The most amazing part of the story is how Republicans are circling the wagons around Jefferson. They're actually complaining that the evil FBI searched a Congressional office. Evidently this is the first time in 219 years this has taken place. *The Speaker of the House got particularly huffy, saying "Insofar as I am aware, since the founding of our republic 219 years ago, the Justice Department has never found it necessary to do what it did Saturday night, crossing this separation of powers line in order to successfully prosecute corruption by members of Congress." * :******: uke:

*Here we have the true outrage. Somehow Speaker Hastert and several members of the congress from both sides of the aisle seem to feel that they are above the law :******: :******: . Bribery and corruption may be wrong, but as long as the evidence of that bribery and corruption is in a congressman's office it can't be touched uke: . How many of US can claim that our offices are beyond the reach of a qualified law enforcement agent with a valid search warrant? Not even churches can claim that special status, yet our elected officials in Washington can.*

I seem to remember that back around 1994 the Republicans made some sort of a promise that they would reform the Congress to the point where those who are elected to high public office will be bound by the same laws as the rest of us. :eyeroll: I guess that pledge has been forgotten, along with the pledge to decrease the size of government and lower spending. :eyeroll:

What's even more pathetic is that Jefferson might have a shot at being re-elected. You see, his district includes quite a bit of New Orleans...the same city that just re-elected Ray 'Chocolate City' Nagin. The voters there don't exactly fit into the class of the nation's intellectual elite. :lol:

Will the media let Jefferson slide on this one? Probably not. When you have wiretaps, probably video, and frozen money it's just too juicy for the mainstream press to pass up .... even if the culprit is a Democrat.

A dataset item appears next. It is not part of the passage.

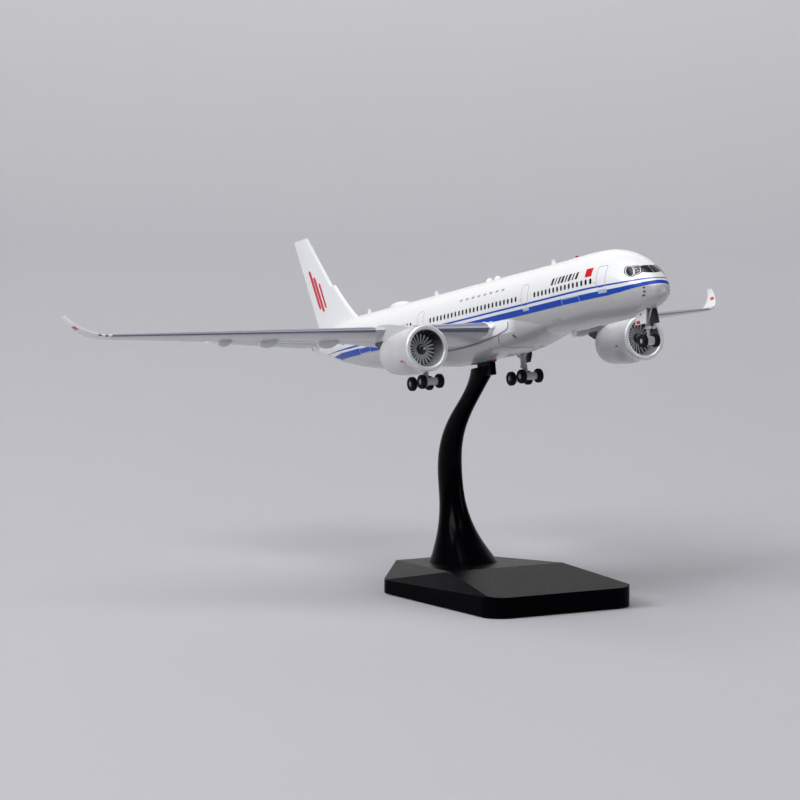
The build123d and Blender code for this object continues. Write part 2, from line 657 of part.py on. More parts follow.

Question: How long before Jefferson, or some race warlord speaking on his behalf, says that this a racist investigation designed to attack blacks in power. My guess is that Cynthia McKinney might be first in line with such a comment.

Anyone that votes for a incumbent this time around is blind they all need to go, no matter what side of the political spectrum you are on vote for the third party candidate.

Screw these crooks. I am voting libertarian


----------



## Bore.224 (Mar 23, 2005)

Bobm I could not agree more, however I belive it has got so bad voting will not help us now! It will continue to go on until the working class can no longer fill their bellys with food and then it will change with BLOOD!

Modern Politicians are smart however they will walk the line, they know if they go to far it will mean war they know ware that line is and they will walk it!! As time goes by the line gets pushed back and they can steal and lie even more, till we are a third world country starving and uneducated, that is our future. 

Am I worried about saying what should be done about this? You bet with the Patriot act in full force in effect. :eyeroll:


----------



## Bobm (Aug 26, 2003)

vote them out its that simple,

and thats what seperates us from other countries we can change our govt without bloodshed

if I was adem I wouldn't vote for them and I have voted for the reps but will not any longer

so its libertarians

unless something else comes along.


----------



## Turner (Oct 7, 2005)

Some politicians have good intentions when they get into office, until corporate America gets a hold of them. Not to long and they are not in office for the good of the people, it's who can provide the lavish gifts and line their pockets is who they are loyal to. Some of our politicians are no better than some of the war lords in 3rd world countries, they just don't have the blood shed on their hands. Our country is no doubt the best place to live, we just need a big shake up to clean out some of the dead weight and slugs that are doing nothing to keep this country great.

Just my .02


----------



## Bobm (Aug 26, 2003)

We keep re-electing them because as I've stated many times, the public is politically stupid.

Everyone always want to get rid of everyone elses representative but keep their own pork hungry idiot.

They all need to go


----------



## Turner (Oct 7, 2005)

Boston Tea Party?


----------



## Bobm (Aug 26, 2003)

The FBI is in the soup with the House of Representatives these days. Nobody...Republicans or Democrats...is happy about the raid on William Jefferson, Democrat of Louisiana's office over the weekend. Members of Congress, including the Speaker, are absolutely terrified that this could become a regular habit of federal law enforcement. Oh, the humanity! Isn't is just outrageous that our elected officials should be subject to the same laws that we all live under?

They claim that it's unconstitutional. Funny...nothing in the Constitution about searching a corrupt public official's office. It protects against unlawful search and seizure...but the feds had a warrant. Separation of powers? Eh..that's a stretch. A crime was committed...what were they supposed to do, look the other way? Right at the front of yesterday's whining was House Majority Leader John Boehner, who said that "the congress will clearly speak to this issue of the justice department's invasion of the legislative branch. In what form I don't know. I've got to believe at the end of the day it's going to end up across the street, at the Supreme Court. I don't see anything short of that." Aww...poor baby.

Are they actually shaking in their boots just because a corrupt Congressman got popped hiding $90,000 in his freezer? * Maybe they're just more afraid of living under the same laws their constituents have to live under.* By the way...evidently the bribe/kickback/payoff was $100,000. The other ten grand must be under the floorboards or something.

No wonder the approval rating of Congress is so low. This is probably just the tip of the corruption iceberg. :eyeroll:


----------